**WORK TO DO:** Copy out all of the material, matching it word for word.

-----

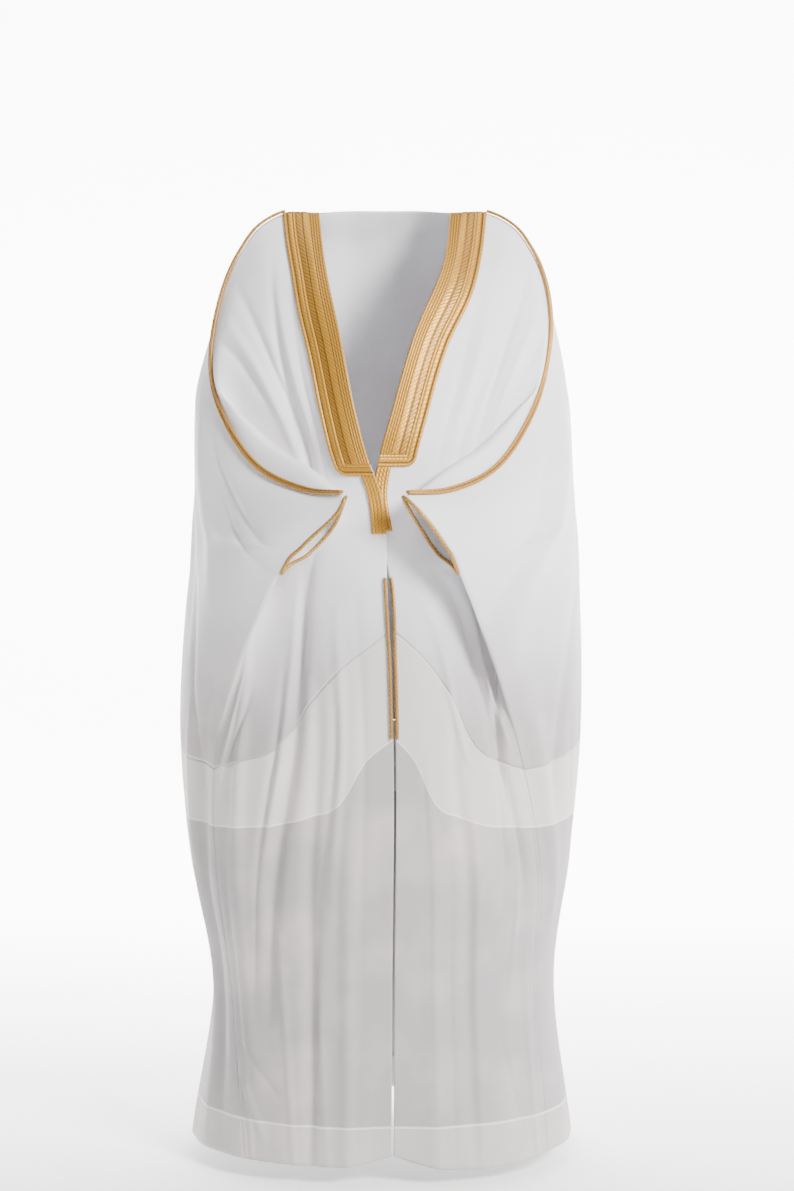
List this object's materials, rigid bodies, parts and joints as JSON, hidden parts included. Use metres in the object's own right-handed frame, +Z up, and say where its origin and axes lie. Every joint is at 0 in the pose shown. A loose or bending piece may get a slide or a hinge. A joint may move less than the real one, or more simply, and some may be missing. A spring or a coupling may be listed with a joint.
{
  "type": "bisht cloak",
  "caption": "Man's long open ceremonial cloak of thin white cloth with gold bands and cords, shaped as it hangs when worn with the hands folded in front.",
  "frame": {"origin": "midway between the shoulders, at the height where the cloak rests on them (1.45 m above the front hem)", "axes": "+Z up along the hanging cloak; -Y to the front, where the cloak opens; +X to the wearer's left"},
  "size_m": [0.6299, 0.4464, 1.4724],
  "materials": {
    "white_cloth": "thin matt white summer-weight wool, a little see-through",
    "gold_thread": "dull gold metal-thread embroidery and braid"
  },
  "bodies": {
    "root": {"upper_front_right": "white_cloth", "upper_front_left": "white_cloth", "upper_back": "white_cloth", "lower_front_right": "white_cloth", "lower_front_left": "white_cloth", "lower_back": "white_cloth", "waist_tuck_front_right": "white_cloth", "waist_tuck_front_left": "white_cloth", "waist_tuck_back": "white_cloth", "hem_turn_front_right": "white_cloth", "hem_turn_front_left": "white_cloth", "hem_turn_back": "white_cloth", "band_front_right": "gold_thread", "band_front_left": "gold_thread", "band_tail_right": "gold_thread", "band_tail_left": "gold_thread", "arm_cord_right": "gold_thread", "arm_cord_left": "gold_thread", "cuff_cord_right": "gold_thread", "cuff_cord_left": "gold_thread", "edge_cord_right": "gold_thread", "edge_cord_left": "gold_thread", "band_neck": "gold_thread"}
  },
  "joints": []
}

-----

**EXERCISE RESULT:**
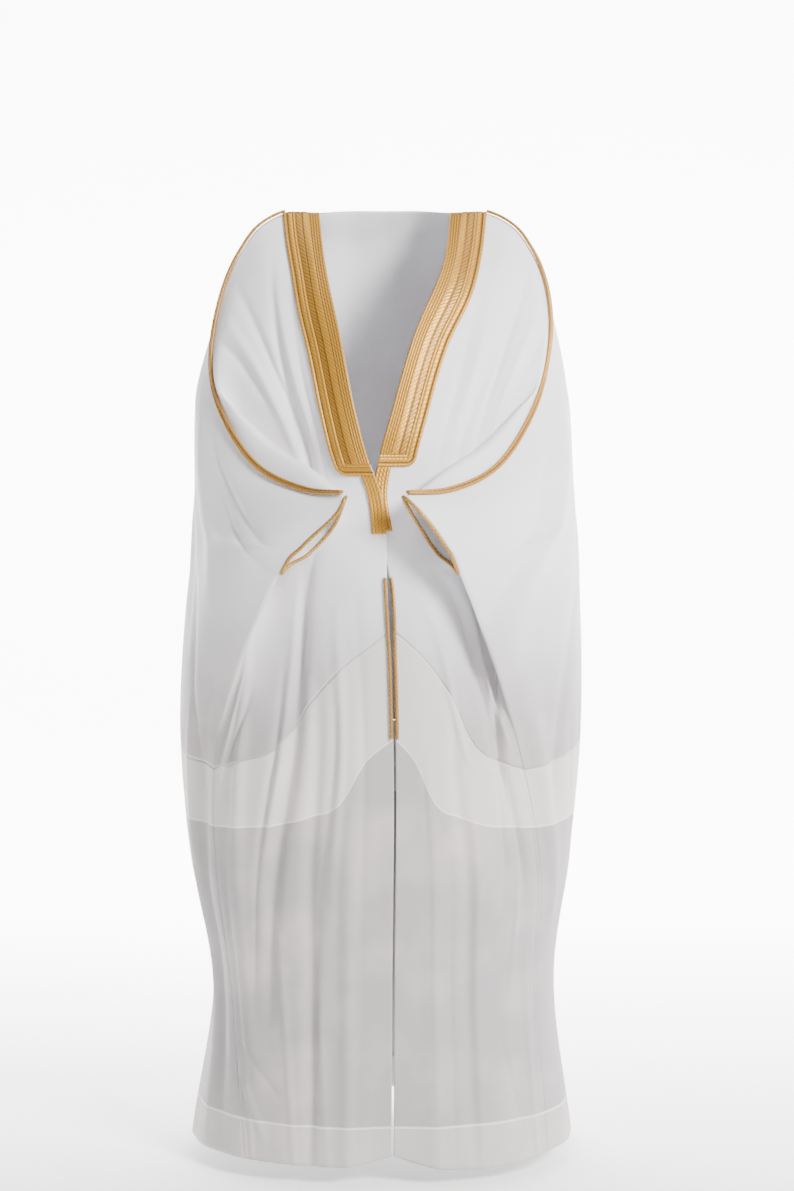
List this object's materials, rigid bodies, parts and joints as JSON, hidden parts included. Use metres in the object's own right-handed frame, +Z up, and say where its origin and axes lie. Every joint is at 0 in the pose shown. A loose or bending piece may get a slide or a hinge. A joint may move less than the real one, or more simply, and some may be missing. A spring or a coupling may be listed with a joint.
{
  "type": "bisht cloak",
  "caption": "Man's long open ceremonial cloak of thin white cloth with gold bands and cords, shaped as it hangs when worn with the hands folded in front.",
  "frame": {"origin": "midway between the shoulders, at the height where the cloak rests on them (1.45 m above the front hem)", "axes": "+Z up along the hanging cloak; -Y to the front, where the cloak opens; +X to the wearer's left"},
  "size_m": [0.6299, 0.4464, 1.4724],
  "materials": {
    "white_cloth": "thin matt white summer-weight wool, a little see-through",
    "gold_thread": "dull gold metal-thread embroidery and braid"
  },
  "bodies": {
    "root": {"upper_front_right": "white_cloth", "upper_front_left": "white_cloth", "upper_back": "white_cloth", "lower_front_right": "white_cloth", "lower_front_left": "white_cloth", "lower_back": "white_cloth", "waist_tuck_front_right": "white_cloth", "waist_tuck_front_left": "white_cloth", "waist_tuck_back": "white_cloth", "hem_turn_front_right": "white_cloth", "hem_turn_front_left": "white_cloth", "hem_turn_back": "white_cloth", "band_front_right": "gold_thread", "band_front_left": "gold_thread", "band_tail_right": "gold_thread", "band_tail_left": "gold_thread", "arm_cord_right": "gold_thread", "arm_cord_left": "gold_thread", "cuff_cord_right": "gold_thread", "cuff_cord_left": "gold_thread", "edge_cord_right": "gold_thread", "edge_cord_left": "gold_thread", "band_neck": "gold_thread"}
  },
  "joints": []
}